Slechts een klein en sterk slinkend deel van de plaatselijke bevolking gebruikt deze variëteit van het West-Vlaams als moedertaal. Wel heeft de Franse regering toegestaan dat in het Noorderdepartement het Standaardnederlands als 'vreemde taal' onderwezen mag worden op de scholen, zoals dat ook met Duits en Engels het geval is. De authentieke en autochtone vorm van het Nederlands, het eigen Frans-Vlaemsch, verliest daarmee eigenlijk meer aan status. Sinds december 2021 echter is ook le flamand (het (West-)Vlaams) officieel erkend als streektaal door het Franse ministerie van Onderwijs.[2][3]

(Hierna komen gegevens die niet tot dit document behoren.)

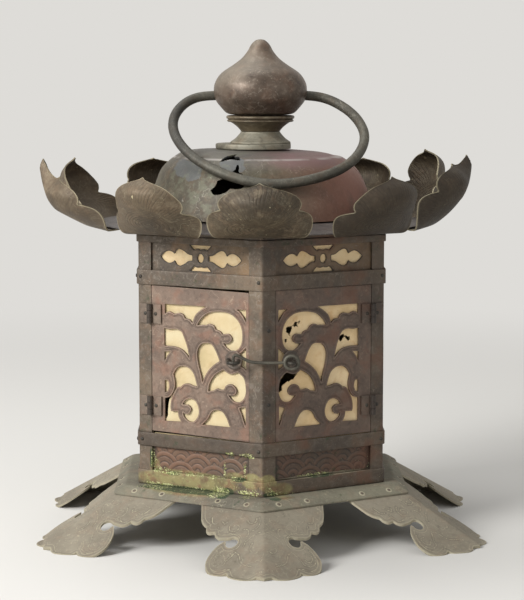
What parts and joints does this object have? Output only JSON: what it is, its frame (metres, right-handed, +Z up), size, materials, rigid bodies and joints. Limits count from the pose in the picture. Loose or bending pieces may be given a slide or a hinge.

Frans Vlaanderen[bewerken | brontekst bewerken]

Zuid-Vlaanderen met het vroegere Artesië in de departementen en arrondissementen in de voormalige regio Nord-Pas-de-Calais

Tezamen met een aansluitend deel van Noord-Frankrijk dat gedeeltelijk aan het Waals-Belgische Henegouwen grenst (la Flandre gallicante, inclusief Frans Henegouwen), wordt de Westhoek (la Flandre flamingante) door de Fransen in zijn geheel weer Flandre genoemd, inclusief het van oudsher geheel Franstalige Rijsel (Lille) als regionaal-'Vlaamse' metropool van Rijsels-Vlaanderen. Hoewel deze stad in de 19de eeuw veel werkzoekende Vlaamse arbeiders opnam, hebben zij zich nooit tot een eigen taalgemeenschap gevormd en is hun tweetaligheid van een tijdelijk karakter gebleven.

Zie Nord-Pas-de-Calais (regio) voor het hoofdartikel over dit onderwerp.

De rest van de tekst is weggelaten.